Supplied material start

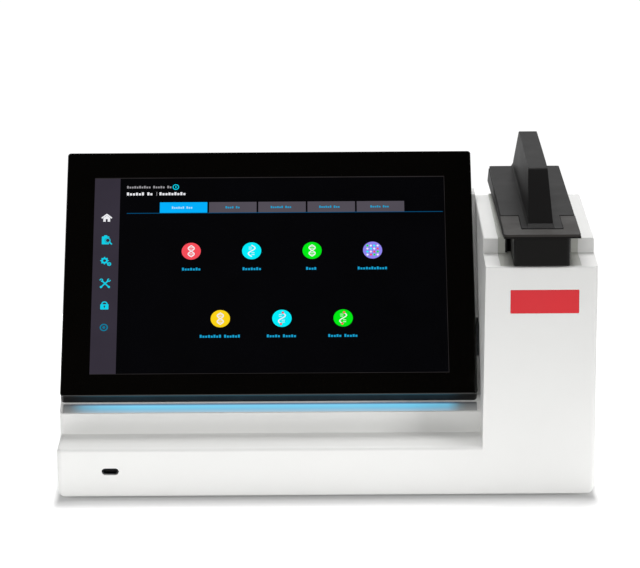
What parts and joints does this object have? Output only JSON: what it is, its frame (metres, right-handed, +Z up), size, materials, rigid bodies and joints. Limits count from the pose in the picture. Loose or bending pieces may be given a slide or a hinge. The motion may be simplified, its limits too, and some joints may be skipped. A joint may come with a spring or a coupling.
{
  "type": "spectrophotometer",
  "caption": "Bench-top microvolume spectrophotometer with a tilted touch screen and a sample tower whose hinged arm closes an upper pedestal over a lower one.",
  "frame": {"origin": "middle of the footprint, on the surface that the feet rest on", "axes": "+Z up, +X to the user's right towards the sample tower, -Y towards the user"},
  "size_m": [0.3204, 0.211, 0.1938],
  "materials": {
    "white_shell": "satin moulded white",
    "tray_steel": "powder coat",
    "black_rubber": "matte",
    "screw_steel": "plated",
    "badge_red": "gloss",
    "panel_grey": "fine texture",
    "deck_grey": "satin",
    "light_diffuser": "milky, lit from behind",
    "circuit_board": "solder mask",
    "led_white": "clear dome",
    "port_steel": "nickel plated",
    "black_nickel": "black nickel plated",
    "black_plastic": "fine texture",
    "cover_glass": "polished, black border",
    "lcd_black": "gloss",
    "arm_grey": "satin charcoal",
    "pad_grey": "soft touch",
    "nose_black": "satin",
    "pedestal_steel": "polished stainless",
    "bearing_brass": "turned",
    "frame_aluminium": "machined",
    "bracket_steel": "zinc plated",
    "motor_black": "satin",
    "optic_mirror": "first surface",
    "fibre_jacket": "smooth",
    "friction_fibre": "pressed fibre"
  },
  "bodies": {
    "base": {"main_housing": "white_shell", "base_tray": "tray_steel", "rubber_feet": "black_rubber", "housing_screws": "screw_steel", "front_badge": "badge_red", "rear_panel": "panel_grey", "rear_panel_screws": "screw_steel", "light_bar_lens": "light_diffuser", "light_bar_board": "circuit_board", "light_bar_leds": "led_white", "front_usb_shell": "black_nickel", "front_usb_tongue": "black_plastic", "front_usb_board": "circuit_board", "display_glass": "cover_glass", "display_gasket": "black_rubber", "display_panel": "lcd_black", "display_frame": "black_plastic", "display_screws": "screw_steel", "deck_insert": "deck_grey", "arm_well": "black_plastic", "pedestal_seal": "black_rubber", "lift_guide_rods": "pedestal_steel", "lift_bracket": "frame_aluminium", "lift_motor": "motor_black", "arm_stops": "black_rubber", "optics_bench": "frame_aluminium", "optics_cover": "motor_black", "diffraction_grating": "optic_mirror", "collimating_mirrors": "optic_mirror", "sensor_board": "circuit_board", "lamp_bracket": "frame_aluminium", "flash_lamp": "frame_aluminium", "detector_fibre": "fibre_jacket", "source_fibre": "fibre_jacket", "main_board": "circuit_board", "board_standoffs": "bearing_brass", "board_screws": "screw_steel", "heat_sink": "frame_aluminium", "power_board": "circuit_board", "ethernet_jack": "port_steel", "usb_host_ports": "port_steel", "dc_jack": "black_plastic", "power_switch_housing": "black_plastic", "hinge_pin": "pedestal_steel", "friction_washers": "friction_fibre", "hinge_bracket": "bracket_steel", "hinge_screws": "screw_steel"},
    "arm": {"arm_cover": "arm_grey", "arm_handle": "arm_grey", "front_grip_pad": "pad_grey", "arm_tray": "arm_grey", "arm_screws": "screw_steel", "nose_block": "nose_black", "upper_pedestal": "pedestal_steel", "pedestal_bush": "bearing_brass", "hinge_bushes": "bearing_brass"},
    "lift": {"lower_pedestal": "pedestal_steel", "lift_carriage": "frame_aluminium"},
    "screw": {"lift_screw": "screw_steel"},
    "rocker": {"power_rocker": "black_plastic"}
  },
  "joints": [
    {"name": "arm_hinge", "type": "hinge", "parent": "base", "child": "arm", "pos_m": [0.127, 0.06255, 0.147], "axis": [-1, 0, 0], "range_deg": [0, 75]},
    {"name": "lift_slide", "type": "slide", "parent": "base", "child": "lift", "axis": [0, 0, 1], "range_m": [0, 0.00095]},
    {"name": "screw_spin", "type": "hinge", "parent": "base", "child": "screw", "pos_m": [0.127, -0.06545, 0.116], "axis": [0, 0, 1], "range_deg": [0, 345]},
    {"name": "power_rocker_tilt", "type": "hinge", "parent": "base", "child": "rocker", "pos_m": [0.012, 0.09995, 0.033], "axis": [1, 0, 0], "range_deg": [0, 16]}
  ],
  "couplings": [
    {"joint": "screw_spin", "follows": "lift_slide", "rad_per_m": 6283.2}
  ]
}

Supplied material end

What you should do:
Reproduce the data, keeping every line exactly the same.

Complete output:
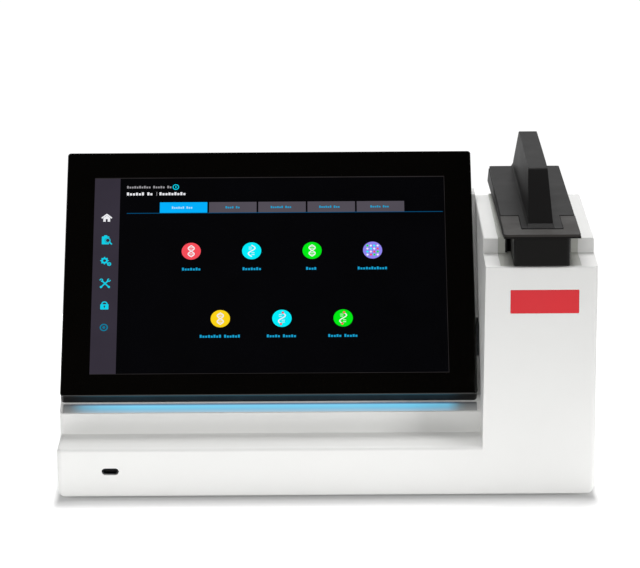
What parts and joints does this object have? Output only JSON: what it is, its frame (metres, right-handed, +Z up), size, materials, rigid bodies and joints. Limits count from the pose in the picture. Loose or bending pieces may be given a slide or a hinge. The motion may be simplified, its limits too, and some joints may be skipped. A joint may come with a spring or a coupling.
{
  "type": "spectrophotometer",
  "caption": "Bench-top microvolume spectrophotometer with a tilted touch screen and a sample tower whose hinged arm closes an upper pedestal over a lower one.",
  "frame": {"origin": "middle of the footprint, on the surface that the feet rest on", "axes": "+Z up, +X to the user's right towards the sample tower, -Y towards the user"},
  "size_m": [0.3204, 0.211, 0.1938],
  "materials": {
    "white_shell": "satin moulded white",
    "tray_steel": "powder coat",
    "black_rubber": "matte",
    "screw_steel": "plated",
    "badge_red": "gloss",
    "panel_grey": "fine texture",
    "deck_grey": "satin",
    "light_diffuser": "milky, lit from behind",
    "circuit_board": "solder mask",
    "led_white": "clear dome",
    "port_steel": "nickel plated",
    "black_nickel": "black nickel plated",
    "black_plastic": "fine texture",
    "cover_glass": "polished, black border",
    "lcd_black": "gloss",
    "arm_grey": "satin charcoal",
    "pad_grey": "soft touch",
    "nose_black": "satin",
    "pedestal_steel": "polished stainless",
    "bearing_brass": "turned",
    "frame_aluminium": "machined",
    "bracket_steel": "zinc plated",
    "motor_black": "satin",
    "optic_mirror": "first surface",
    "fibre_jacket": "smooth",
    "friction_fibre": "pressed fibre"
  },
  "bodies": {
    "base": {"main_housing": "white_shell", "base_tray": "tray_steel", "rubber_feet": "black_rubber", "housing_screws": "screw_steel", "front_badge": "badge_red", "rear_panel": "panel_grey", "rear_panel_screws": "screw_steel", "light_bar_lens": "light_diffuser", "light_bar_board": "circuit_board", "light_bar_leds": "led_white", "front_usb_shell": "black_nickel", "front_usb_tongue": "black_plastic", "front_usb_board": "circuit_board", "display_glass": "cover_glass", "display_gasket": "black_rubber", "display_panel": "lcd_black", "display_frame": "black_plastic", "display_screws": "screw_steel", "deck_insert": "deck_grey", "arm_well": "black_plastic", "pedestal_seal": "black_rubber", "lift_guide_rods": "pedestal_steel", "lift_bracket": "frame_aluminium", "lift_motor": "motor_black", "arm_stops": "black_rubber", "optics_bench": "frame_aluminium", "optics_cover": "motor_black", "diffraction_grating": "optic_mirror", "collimating_mirrors": "optic_mirror", "sensor_board": "circuit_board", "lamp_bracket": "frame_aluminium", "flash_lamp": "frame_aluminium", "detector_fibre": "fibre_jacket", "source_fibre": "fibre_jacket", "main_board": "circuit_board", "board_standoffs": "bearing_brass", "board_screws": "screw_steel", "heat_sink": "frame_aluminium", "power_board": "circuit_board", "ethernet_jack": "port_steel", "usb_host_ports": "port_steel", "dc_jack": "black_plastic", "power_switch_housing": "black_plastic", "hinge_pin": "pedestal_steel", "friction_washers": "friction_fibre", "hinge_bracket": "bracket_steel", "hinge_screws": "screw_steel"},
    "arm": {"arm_cover": "arm_grey", "arm_handle": "arm_grey", "front_grip_pad": "pad_grey", "arm_tray": "arm_grey", "arm_screws": "screw_steel", "nose_block": "nose_black", "upper_pedestal": "pedestal_steel", "pedestal_bush": "bearing_brass", "hinge_bushes": "bearing_brass"},
    "lift": {"lower_pedestal": "pedestal_steel", "lift_carriage": "frame_aluminium"},
    "screw": {"lift_screw": "screw_steel"},
    "rocker": {"power_rocker": "black_plastic"}
  },
  "joints": [
    {"name": "arm_hinge", "type": "hinge", "parent": "base", "child": "arm", "pos_m": [0.127, 0.06255, 0.147], "axis": [-1, 0, 0], "range_deg": [0, 75]},
    {"name": "lift_slide", "type": "slide", "parent": "base", "child": "lift", "axis": [0, 0, 1], "range_m": [0, 0.00095]},
    {"name": "screw_spin", "type": "hinge", "parent": "base", "child": "screw", "pos_m": [0.127, -0.06545, 0.116], "axis": [0, 0, 1], "range_deg": [0, 345]},
    {"name": "power_rocker_tilt", "type": "hinge", "parent": "base", "child": "rocker", "pos_m": [0.012, 0.09995, 0.033], "axis": [1, 0, 0], "range_deg": [0, 16]}
  ],
  "couplings": [
    {"joint": "screw_spin", "follows": "lift_slide", "rad_per_m": 6283.2}
  ]
}